- What is asked: Of the lines listed below, return exactly those that run from the line containing "make_upper(group, mats)" through the line containing "bpy.context.view_layer.update()", both included.

- Data records:
== == ==

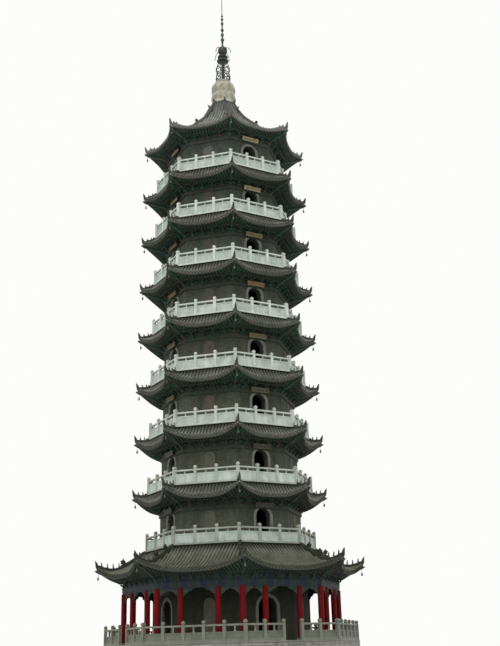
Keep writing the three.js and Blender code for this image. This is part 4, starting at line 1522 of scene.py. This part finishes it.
def bracket_set_marks(storey):
    """Sets along each side and at its corner; on the ground storey they look both ways."""
    s = SIZES[storey]
    foot = s["bracket_bottom"]
    plane = s["wall"] if storey > GROUND else COLUMN_OUT
    longer = (s["bracket_out"] - plane) / (BRACKET_REACH * HALF)
    taller = (s["seat"] - foot) / (BRACKET_HEIGHT * HALF)
    marks = []
    for side in range(SIDES):
        for across in spread(plane * SLANT - BRACKET_FROM_CORNER, BRACKET_PITCH):
            place = facing(side) @ Vector((plane, across, foot))
            marks.append(mark(place, side * TURN, (longer, 1, taller)))
            if storey == GROUND:
                marks.append(mark(place, side * TURN + math.pi, (longer, 1, taller)))
        place = facing_corner(side) @ Vector((plane / APOTHEM, 0, foot))
        marks.append(mark(place, (side + 0.5) * TURN, (longer / APOTHEM, 1, taller)))
    return marks


bracket_marks = [a_mark for storey in STOREYS for a_mark in bracket_set_marks(storey)]
bracket_sets = standing("bracket_sets", one_set, bracket_marks, BRACKET)
hand_over(bracket_sets, BRACKET)
print("bracket sets:", len(bracket_marks), "with", len(bracket_sets.data.polygons), "faces")

# %% [markdown]
# Behind the sets runs a painted board, with a round purlin over their outer ends and, on the upper
# storeys, a painted beam at their foot. All of these go straight round the tower, so each is an
# octagonal ring from its section. Together they stand for the plain bracket course.

# %% Boards, purlins and beams behind the brackets
PURLIN_RADIUS = 0.075 * HALF
PURLIN_INSET = 0.08 * HALF
PURLIN_POINTS = 8
BOARD_HALF, BOARD_PROUD = 0.08 * HALF, 0.015 * HALF
BEAM_INTO_WALL, BEAM_PROUD = 0.01, 0.09 * HALF
BEAM_FOOT_BELOW, BEAM_TOP_BELOW = 0.3 * HALF, 0.02 * HALF

for storey in STOREYS:
    s = SIZES[storey]
    foot, seat = s["bracket_bottom"], s["seat"]
    inner, face, paint = COLUMN_OUT - BOARD_HALF, COLUMN_OUT + BOARD_HALF, BEAM
    if storey > GROUND:
        inner, face, paint = s["inner"], s["wall"] + BOARD_PROUD, EAVE_BEAM
    course = Solid()
    course.ring(oblong(inner, face, foot, seat))
    out, high = s["bracket_out"] - PURLIN_INSET, seat - PURLIN_RADIUS
    turns = [2 * math.pi * point / PURLIN_POINTS for point in range(PURLIN_POINTS)]
    course.ring([(out + PURLIN_RADIUS * math.cos(a), high + PURLIN_RADIUS * math.sin(a)) for a in turns])
    if storey > GROUND:
        back, front = s["wall"] - BEAM_INTO_WALL, s["wall"] + BEAM_PROUD
        course.ring(oblong(back, front, foot - BEAM_FOOT_BELOW, foot - BEAM_TOP_BELOW))
    hand_over(course.piece(f"bracket_beams_{storey}"), paint, [f"brackets_{storey}"])
print("beam rings round the storeys:", len(STOREYS))

# %% [markdown]
# The marble balustrades have square posts with bud heads, a ground rail, framed panels, a waisted
# stem in the open gap over each panel, and a handrail. A panel cut with booleans would be slow and
# could leave bad faces, so its sunk fields are written straight into the mesh. They catch a thin
# shadow. Rails and panels are drawn for each bay, and the posts are copies at marks.

# %% Parts of a balustrade
POST_WIDTH, CORNER_POST_WIDTH = 0.21, 0.24
POST_STEPS = [
    (0, 1), (1.06, 1), (1.075, 0.72), (1.115, 0.72), (1.135, 1.02), (1.25, 1.02), (1.3, 0.75),
    (1.33, 0.35),
]
GROUND_RAIL_TOP, HANDRAIL_FOOT, HANDRAIL_TOP = 0.13, 0.95, 1.07
FIELD_DEPTH = 0.025 * HALF
STEM_DEPTH = 0.03 * HALF

# A stem: shares of the gap's height, each with half the stem's width in the same measure
STEM_SECTIONS = ((-0.05, 0.22), (0.35, 0.15), (0.65, 0.12), (1.05, 0.26))


def post(width):
    """A post with a neck and a bud head, about its own axis from the floor up."""
    solid = Solid()
    loops = []
    for height, share in POST_STEPS:
        reach = width / 2 * share
        loops.append(halved([(x, y, height) for x, y in oblong(-reach, reach, -reach, reach)]))
    solid.loft(loops)
    return solid


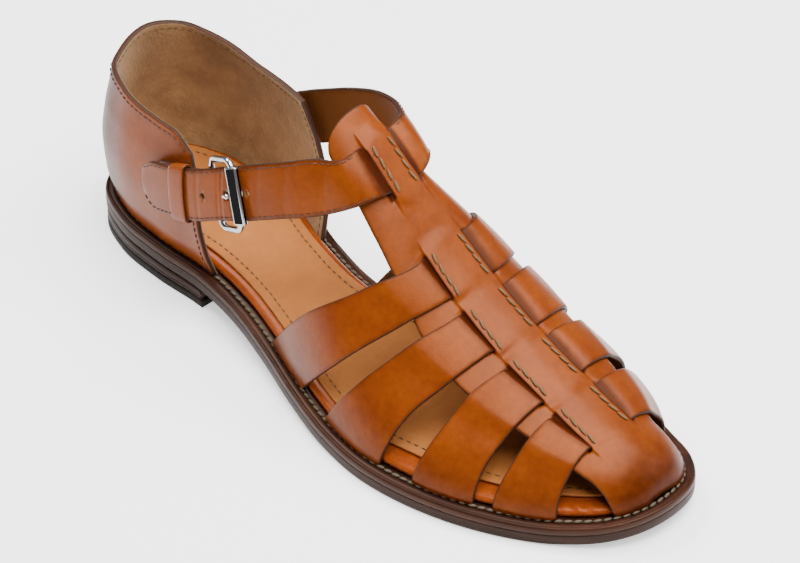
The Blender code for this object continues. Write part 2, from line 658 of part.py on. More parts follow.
def make_buckle(group, mats):
    """Plated frame: a broad bar over the strap, a hinge bar under it, joined by two loops."""
    front, front_out = strap_point(FRONT_BAR_AT)
    hinge, hinge_out = strap_point(HINGE_BAR_AT)
    run, up, out = shoe_axes((FRONT_BAR_AT + HINGE_BAR_AT) / 2)
    wire = FRAME_WIRE / 2
    a = front + front_out * (reach_out(FRONT_BAR_AT, 0.32, 1) + GAP + wire)
    b = hinge - hinge_out * (reach_out(HINGE_BAR_AT, 0.2, -1) + GAP + wire)
    up_a = lean(up, strap_up(FRONT_BAR_AT))
    up_b = lean(up, strap_up(HINGE_BAR_AT))
    along = (b - a) / np.linalg.norm(b - a)
    upper = []
    lower = []
    for end, way, sign in ((a, up_a, 1), (b, up_b, -1)):
        for k in range(6):
            t = math.radians(90.0 * k / 5)
            if sign < 0:
                t = math.radians(90.0) - t
            reach = way * (FRAME_HALF - FRAME_BEND * (1 - math.sin(t)))
            shift = along * sign * FRAME_BEND * (1 - math.cos(t))
            upper.append(end + reach + shift)
            lower.append(end - reach + shift)
    frame = rod("buckle_frame", upper + lower[::-1], wire, True, group, mats["metal"])
    flat_way = np.cross(front_out, up_a)
    flat_way = flat_way / np.linalg.norm(flat_way)
    if flat_way.dot(along) < 0:
        flat_way = -flat_way
    plate = bar_box(a + front_out * 0.1, np.cross(flat_way, front_out), flat_way, front_out,
                    FRAME_HALF - 2.6, FRONT_BAR / 2, wire * 0.85)
    bar = add_object("front_bar", plate, mats["metal"], group)
    join(frame, bar, "UNION")
    bpy.data.objects.remove(bar)
    hole, hole_out = strap_point(HOLES[1])
    tip = a + flat_way * (FRONT_BAR / 2 + GAP + PRONG) + front_out * 1.3
    points = [b - along * (wire + GAP + PRONG) - hinge_out * 0.3,
              hole - hole_out * 1.5, hole + hole_out * 0.9,
              hole + hole_out * (STRAP_WALL + 1.7), tip]
    keyed = [(float(i),) + tuple(q) for i, q in enumerate(points)]
    t = np.linspace(0, 4, 17)
    line = np.stack([blend(keyed, t, 1 + k) for k in range(3)], 1)
    rod("buckle_prong", line, PRONG, False, group, mats["metal"])


def make_keeper(group, mats):
    """Leather loop round the strap's free end."""
    rows = np.linspace(KEEPER_AT[0], KEEPER_AT[1], 4)
    inner = [keeper_ring(at, GAP) for at in rows]
    outer = [keeper_ring(at, GAP + KEEPER_WALL) for at in rows][::-1]
    add_object("keeper", ring_loft(inner + outer, capped=False), mats["leather"], group)


def keeper_ring(at, clear):
    """A loop round the strap's section, clear of it by a distance."""
    up = strap_up(at)
    soft = clear * 0.6
    front = []
    back = []
    for across in (0.0, 0.25, 0.5, 0.75, 1.0):
        face, out = strap_point(at, across)
        edge = up * (1 if across == 0.0 else -1 if across == 1.0 else 0)
        if across in (0.0, 1.0):
            front.append((across, face + out * (STRAP_WALL + clear) + edge * (clear - soft)))
            front.append((across, face + out * (STRAP_WALL + clear - soft) + edge * clear))
            back.append((across, face - out * clear + edge * (clear - soft)))
            back.append((across, face - out * (clear - soft) + edge * clear))
        else:
            front.append((across, face + out * (STRAP_WALL + clear)))
            back.append((across, face - out * clear))
    front = [front[1], front[0]] + front[2:]
    back = [back[1], back[0]] + back[2:]
    return np.array([q[1] for q in front] + [q[1] for q in back[::-1]])


def add_tab(counter, group, mats):
    """Short strap that runs forward from the counter, under the free end, to the hinge bar."""
    rows = np.linspace(TAB[0][0], TAB[-1][0], 11)
    outside = []
    inside = []
    for at in rows:
        depth = float(blend(TAB, at, 1))
        near = []
        far = []
        for across in (0.06, 0.28, 0.5, 0.72, 0.94):
            face, out = strap_point(at, across)
            near.append(face - out * depth)
            far.append(face - out * (depth + STRAP_WALL))
        outside.append(near)
        inside.append(far)
    bm = wall_mesh(np.array(inside), np.array(outside))
    tab = add_object("tab", bm, mats["leather"], group)
    join(counter, tab, "UNION")
    bpy.data.objects.remove(tab)


def lean(one, other):
    """Mostly the first direction, leaning a little to the other."""
    d = one * 0.75 + other * 0.25
    return d / np.linalg.norm(d)


def strap_up(at):
    """Direction across the outer strap at a row position."""
    p, crown = band_grid(OUTER_STRAP, 91, 9)
    i = int(round(at * 10))
    d = p[i, 0] - p[i, -1]
    return d / np.linalg.norm(d)


def reach_out(at, span, side):
    """How far the strap's skin stands out, or in, of its middle near a row position."""
    p, crown = band_grid(OUTER_STRAP, 91, 9)
    n = band_normals(p, -1)
    p = p + n * crown * 0.7
    i = int(round(at * 10))
    w = int(round(span * 10))
    near = p[i - w:i + w + 1]
    if side > 0:
        near = near + n[i - w:i + w + 1] * STRAP_WALL
    away = ((near - p[i, 4]) * n[i, 4]).sum(2)
    return float(away.max() if side > 0 else -away.min())


def bar_box(centre, x, y, z, hx, hy, hz):
    """A cube primitive set along three directions and softened at its long edges."""
    bm = bmesh.new()
    bmesh.ops.create_cube(bm, size=2.0)
    for v in bm.verts:
        v.co = centre + x * v.co.x * hx + y * v.co.y * hy + z * v.co.z * hz
    return bm


def rod(name, points, radius, closed, group, mat):
    """Round bar along a line of points: a bevelled curve, made a mesh with welded caps."""
    curve = bpy.data.curves.new(name, "CURVE")
    curve.dimensions = "3D"
    curve.bevel_depth = radius
    curve.bevel_resolution = 1
    curve.use_fill_caps = True
    line = curve.splines.new("POLY")
    line.points.add(len(points) - 1)
    for spot, q in zip(line.points, points):
        spot.co = (q[0], q[1], q[2], 1.0)
    line.use_cyclic_u = closed
    holder = bpy.data.objects.new(name + "_curve", curve)
    group.objects.link(holder)
    graph = bpy.context.evaluated_depsgraph_get()
    mesh = bpy.data.meshes.new_from_object(holder.evaluated_get(graph))
    bpy.data.objects.remove(holder)
    bm = bmesh.new()
    bm.from_mesh(mesh)
    bmesh.ops.remove_doubles(bm, verts=bm.verts, dist=0.01)
    return add_object(name, bm, mat, group)


def main():
    for ob in list(bpy.data.objects):
        bpy.data.objects.remove(ob, do_unlink=True)
    group = bpy.data.collections.new(NAME)
    cutters = bpy.data.collections.new("cutters")
    bpy.context.scene.collection.children.link(group)
    bpy.context.scene.collection.children.link(cutters)
    mats = {
        "leather": material("cognac_leather", (0.36, 0.115, 0.022), 0.35),
        "suede": material("counter_leather", (0.33, 0.12, 0.035), 0.45),
        "sock": material("natural_sock_leather", (0.56, 0.25, 0.085), 0.5),
        "rim": material("rolled_edge_leather", (0.40, 0.10, 0.025), 0.35),
        "sole": material("dark_sole_edge", (0.085, 0.05, 0.04), 0.45),
        "welt": material("reddish_welt", (0.12, 0.045, 0.02), 0.5),
        "heel": material("black_heel", (0.03, 0.028, 0.027), 0.55),
        "metal": material("plated_steel", (0.75, 0.75, 0.76), 0.15, 1.0),
    }
    make_sole(group, mats)
    make_upper(group, mats)
    make_ankle(group, mats)
    make_counter(group, mats)
    make_buckle(group, mats)
    make_keeper(group, mats)


main()
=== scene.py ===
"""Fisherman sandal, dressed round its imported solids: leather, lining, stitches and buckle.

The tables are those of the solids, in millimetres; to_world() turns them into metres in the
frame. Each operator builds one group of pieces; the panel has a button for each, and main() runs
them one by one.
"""
import math
from types import SimpleNamespace
import bpy
import bmesh
import numpy as np
from bpy.props import FloatProperty, FloatVectorProperty, PointerProperty
from mathutils import Matrix, Vector


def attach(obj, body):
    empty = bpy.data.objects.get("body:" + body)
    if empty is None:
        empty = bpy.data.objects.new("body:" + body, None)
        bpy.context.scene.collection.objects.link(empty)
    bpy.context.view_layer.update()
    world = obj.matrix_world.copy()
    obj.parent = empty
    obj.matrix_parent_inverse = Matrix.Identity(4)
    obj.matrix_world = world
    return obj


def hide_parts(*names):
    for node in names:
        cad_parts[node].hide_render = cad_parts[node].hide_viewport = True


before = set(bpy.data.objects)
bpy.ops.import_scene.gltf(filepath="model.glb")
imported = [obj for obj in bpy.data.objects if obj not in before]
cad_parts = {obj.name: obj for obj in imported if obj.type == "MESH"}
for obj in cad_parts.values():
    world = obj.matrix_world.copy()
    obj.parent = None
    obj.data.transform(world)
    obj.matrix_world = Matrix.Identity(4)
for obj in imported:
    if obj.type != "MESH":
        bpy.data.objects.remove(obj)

bl_info = {
    "name": "Fisherman sandal",
    "version": (1, 0, 0),
    "blender": (4, 5, 0),
    "location": "View3D > Sidebar > Sandal",
    "description": "Builds a leather fisherman sandal piece by piece",
    "category": "Object",
}

MM = 0.001
CENTRE_X = -6.9          # middle of the outline, moved to the origin
CENTRE_Y = 1.0
EDGE_HEIGHT = 8.3        # outsole and welt together, at the rim
GAP = 0.3                # clearance between two solids
WELT_WIDTH = 10.0
LAST_INSET = 6.2
FOOTBED_INSET = 6.9
SOCK_INSET = 14.6
FOOTBED_HEIGHT = 3.6
SOCK_HEIGHT = 1.3
TBAR_WALL = 1.8
STRAP_WALL = 1.9
COUNTER_WALL = 2.4
BREAST_Y = 70.0
CAP_TOP = 27.0           # height under which painted shade darkens the cap's leather
FOOT_DARK = 34.0         # length over which a strap's foot is darkened
EDGE_MARKS = np.array([0.0, 0.12, 0.35, 0.8, 1.5])   # mm from a cut edge to its columns
EDGE_ZONE = 2.6
SLIT = 0.32              # width of the step between the band and the slots
ANKLE_SLOT = (-12.0, 5.6)
ANKLE_WIDTH = 22.6
ANKLE_CROWN = 0.7
ANKLE_DIVE = 2.7         # how far its end dives under the band, and reaches toward its side
ANKLE_REACH = 3.2
ANKLE_ARCH = 1.1         # rise of the buckled strap beside its slot
DRAPE_ROUNDS = 110       # rounds of smoothing that drape the inner half
CAP_DARKENING = 0.74          # strength of each part's darkening: painted shade and a darker tip on the cap, darker toward the welt at a strap's foot, burnish along cut edges and at the heel's back
FOOT_DARKENING = 0.42
EDGE_BURN = 0.5
ANKLE_BURN = 0.6
BACK_BURN = 0.9
WELT_CLEAR = 0.15        # least height of the upper over the welt
LEAST_HEIGHT = 0.3       # least height of a section of the last
PUNCH_DEPTH = 9.0
TAB_WIDTH = 20.0
COUNTER_RUN = 190.0      # rough length and height of the counter, to place its columns
COUNTER_RISE = 62.0
STITCH_TURN = 0.16       # slant of a thick stitch
WAY_STEP = 0.6           # mm on either side from which a line's direction is taken
PROUD = 0.02             # mm by which a row of stitches stands off its leather
LEATHER_SHINE = (1.0, 0.46, 0.29)
OUTLINE_POINTS = 720     # points of the outline's curve, and its steps between two of them
CURVE_STEPS = 24
RING = 440               # points round a layer of the sole, the pleated rim, a row of stitches
RIM_RING = 760
STITCH_RING = 1400
HEEL_RING = 110
TINY = 1e-9
WELD = 0.000004          # metres within which points are one

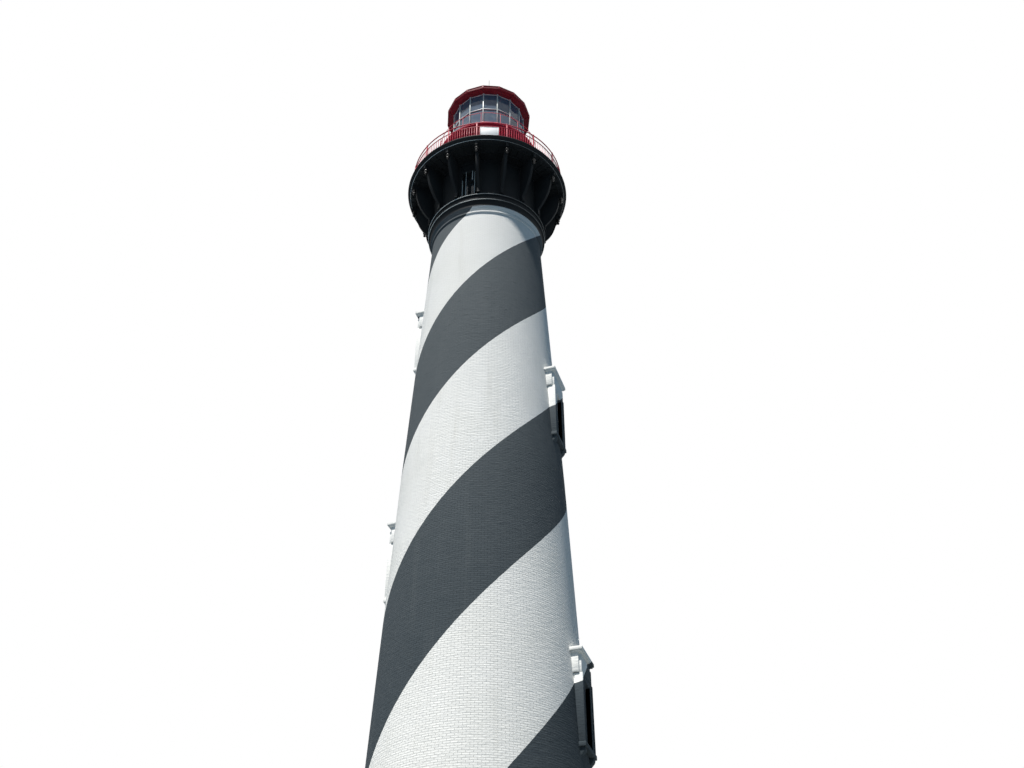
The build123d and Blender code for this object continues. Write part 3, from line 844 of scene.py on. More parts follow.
def lit_side_paint(name, tone, lit_tone):
    """Grey iron paint, painted pale on the side the lamp lights: a painted highlight."""
    made, tree, shader = material(name, 0.5)
    x, y, _ = split(tree, own_place(tree))
    # Painted highlight: the colour turns pale towards the side the lamp lights.
    shade_side = calc(tree, "ADD", x, calc(tree, "MULTIPLY", y, 0.6))
    tree.links.new(layer(tree, lit_tone, tone, shade_side, -1.0, 0.4), shader.inputs["Base Color"])
    return made


# Painted highlight: grey beads, painted pale on the side the lamp lights.
painted_highlight_grey = lit_side_paint("painted_highlight_grey", linear(88, 94, 96), linear(216, 222, 220))
beads = [pipe(top_lip_radius - 0.008, band_top + 0.004, bead_thickness, 160, 6),
         pipe(lip_radius - 0.006, cove_top + 0.004, bead_thickness, 160, 6)]
settle(join(beads), "cornice_beads", painted_highlight_grey, "black_iron")

# Service room wall: iron plates on the round, with a base band, a head band, and a pilaster behind
# every bracket where two plates lap, riveted down both sides.
bays = 16
bay = tau / bays
corners = [bay / 2 + bay * i for i in range(bays)]
service_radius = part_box("service_wall_face_segments")[1].x
deck_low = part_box("gallery_deck")[0].z
plate_sink = 0.01
pilaster_half = 0.052 / service_radius
pilaster_face = service_radius + 0.012
rivet_rows = 14
rivet_side = 0.036 / service_radius
rivet_step = (deck_low - cornice_top - 0.2) / (rivet_rows - 1)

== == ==

- Reply to the task:
    make_upper(group, mats)
    make_ankle(group, mats)
    make_counter(group, mats)
    make_buckle(group, mats)
    make_keeper(group, mats)


main()
=== scene.py ===
"""Fisherman sandal, dressed round its imported solids: leather, lining, stitches and buckle.

The tables are those of the solids, in millimetres; to_world() turns them into metres in the
frame. Each operator builds one group of pieces; the panel has a button for each, and main() runs
them one by one.
"""
import math
from types import SimpleNamespace
import bpy
import bmesh
import numpy as np
from bpy.props import FloatProperty, FloatVectorProperty, PointerProperty
from mathutils import Matrix, Vector


def attach(obj, body):
    empty = bpy.data.objects.get("body:" + body)
    if empty is None:
        empty = bpy.data.objects.new("body:" + body, None)
        bpy.context.scene.collection.objects.link(empty)
    bpy.context.view_layer.update()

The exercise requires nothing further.